Both the SqliteDb (projects, runs, backlog, revisions) and the MemoryDbContext (decisions, agent memory, OAuth state, checkpoints) are wired to the same Postgres instance in production via Database__Provider=Postgres:
| Connection string key | Used by | Contents |
|---|---|---|
ConnectionStrings__Postgres | SqliteDb (Dapper) | Projects, runs, backlog tasks, revisions, run events |
ConnectionStrings__MemoryDb | MemoryDbContext (EF Core) | Decisions, agent memory, steering, OAuth state, checkpoints |
With Postgres as the data store, the API can run two replicas with RollingUpdate — no single-writer constraint.
Workspace volume
One PersistentVolumeClaim handles all filesystem-backed state:
agentweaver-workspace— Azure Files (azurefile-csi-premium, RWX), mounted at/workspace.
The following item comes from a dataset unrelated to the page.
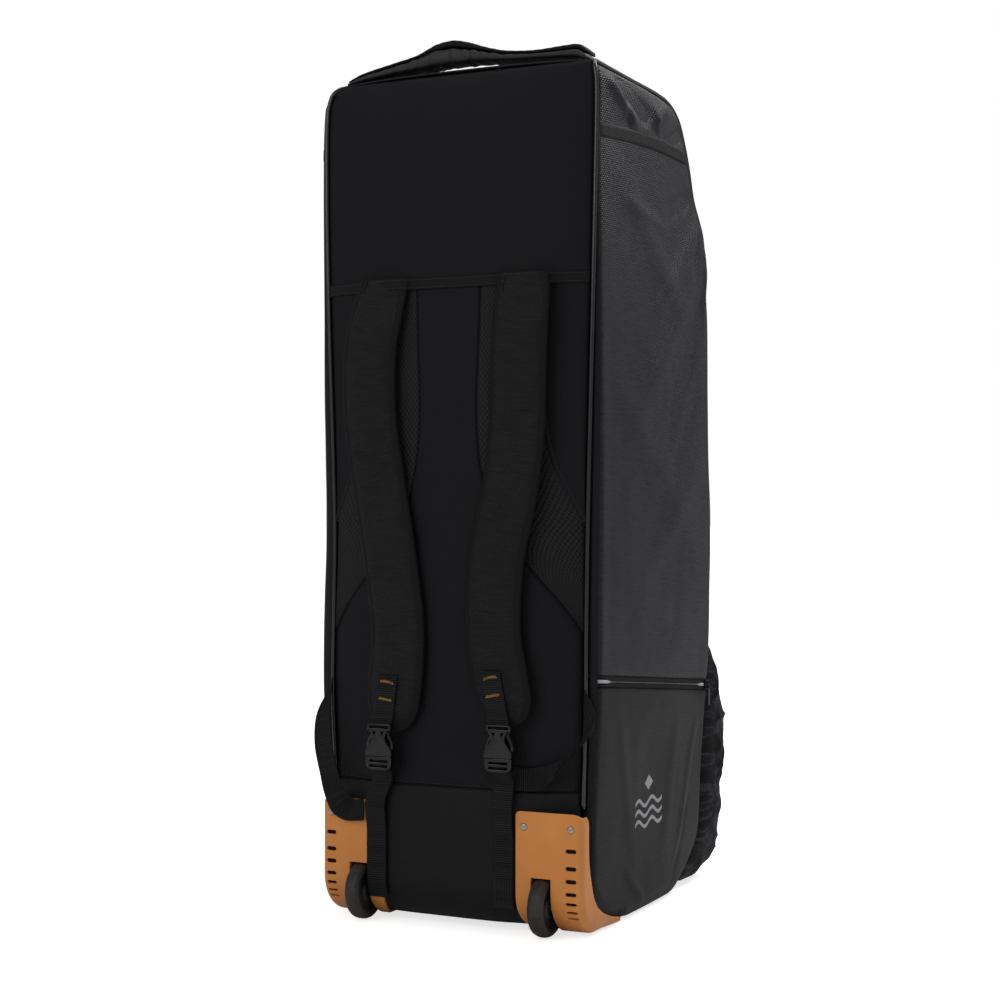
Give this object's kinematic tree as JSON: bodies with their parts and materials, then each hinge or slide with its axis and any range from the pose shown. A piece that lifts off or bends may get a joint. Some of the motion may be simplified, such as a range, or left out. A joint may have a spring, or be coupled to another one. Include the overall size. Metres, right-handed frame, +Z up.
{
  "type": "wheeled_kit_bag",
  "caption": "Tall black wheeled cricket kit bag on its end, with two padded shoulder straps, a zipped side pocket and two wheels in tan corner guards.",
  "frame": {"origin": "on the floor, under the middle of the bag's bounding box", "axes": "+Z up along the standing bag; the back with the shoulder straps faces -Y; +X is the right side as seen from behind it, the side with the zipped lower pocket"},
  "size_m": [0.3646, 0.5084, 1.0073],
  "materials": {
    "back_nylon": "satin",
    "side_nylon": "satin",
    "mesh": "matte",
    "padded_cloth": "matte",
    "webbing": "satin",
    "zip_tape": "matte",
    "buckle_plastic": "satin",
    "guard_plastic": "satin",
    "wheel_plastic": "matte",
    "zinc_and_steel": "satin"
  },
  "bodies": {
    "bag": {"upper_back_panel": "back_nylon", "centre_panel": "back_nylon", "mesh_panel_left": "mesh", "yoke_panel_left": "back_nylon", "mesh_panel_right": "mesh", "yoke_panel_right": "back_nylon", "strap_band": "webbing", "side_panel_left": "side_nylon", "side_panel_right": "side_nylon", "cooler_pocket": "side_nylon", "zip_tape": "zip_tape", "side_crown_left": "side_nylon", "side_tape_left": "side_nylon", "side_crown_right": "side_nylon", "side_tape_right": "side_nylon", "kick_panel": "side_nylon", "base_panel": "side_nylon", "top_panel": "side_nylon", "front_panel": "back_nylon", "front_foot": "back_nylon", "front_pocket": "side_nylon", "main_zip": "zip_tape", "zip_slider": "zinc_and_steel", "zip_pull": "zinc_and_steel", "piping_left": "webbing", "piping_right": "webbing", "top_handle": "padded_cloth", "handle_wrap": "webbing", "strap_pad_left": "padded_cloth", "strap_binding_left": "webbing", "strap_pad_right": "padded_cloth", "strap_binding_right": "webbing", "buckle_socket_left": "buckle_plastic", "buckle_plug_left": "buckle_plastic", "buckle_socket_right": "buckle_plastic", "buckle_plug_right": "buckle_plastic", "strap_tab_left": "webbing", "lower_webbing_left": "webbing", "strap_tab_right": "webbing", "lower_webbing_right": "webbing", "side_loop_right": "webbing", "side_loop_left": "webbing", "corner_guard_right": "guard_plastic", "corner_guard_left": "guard_plastic", "axle_left": "zinc_and_steel", "guard_rivet_left_inner": "zinc_and_steel", "guard_rivet_left_outer": "zinc_and_steel", "axle_right": "zinc_and_steel", "guard_rivet_right_inner": "zinc_and_steel", "guard_rivet_right_outer": "zinc_and_steel"},
    "left_wheel": {"wheel_left": "wheel_plastic"},
    "right_wheel": {"wheel_right": "wheel_plastic"}
  },
  "joints": [
    {"name": "wheel_left_spin", "type": "hinge", "parent": "bag", "child": "left_wheel", "pos_m": [-0.11042, -0.21565, 0.0335], "axis": [1, 0, 0], "continuous": true},
    {"name": "wheel_right_spin", "type": "hinge", "parent": "bag", "child": "right_wheel", "pos_m": [0.11758, -0.21565, 0.0335], "axis": [1, 0, 0], "continuous": true}
  ]
}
Shared across all replicas and the worker pod.
PVC: agentweaver-workspace (Azure Files, RWX)
storageClass: azurefile-csi-premium
mountPath: /workspace
│
├── .home/ (shared HOME dir — app/runtime state; no GitHub token mirror)
├── worktrees/ (git worktrees per run)
└── <project workspaces> (project working directories)EF Core migrations
On startup, the API runs schema migrations via an init container (migrate-memory-db) that executes the EF bundle (/app/efbundle) against the Postgres connection string. This runs before the main API container starts, ensuring the schema is always current before the application accepts traffic.
The init container uses the same image as the API (agentweaver-api:${IMAGE_TAG}) and reads ConnectionStrings__MemoryDb + ConnectionStrings__Postgres from the agentweaver-postgres Secret.
Ephemeral storage for testing
For throwaway testing without Postgres, set Database__Provider=Sqlite in the API environment and replace the workspace persistentVolumeClaim volume with emptyDir:
volumes:
- name: workspace
emptyDir: {}Data will be lost on pod restart, but the stack is fully functional for validation. SQLite mode enforces replicas: 1 + strategy: Recreate to prevent write contention.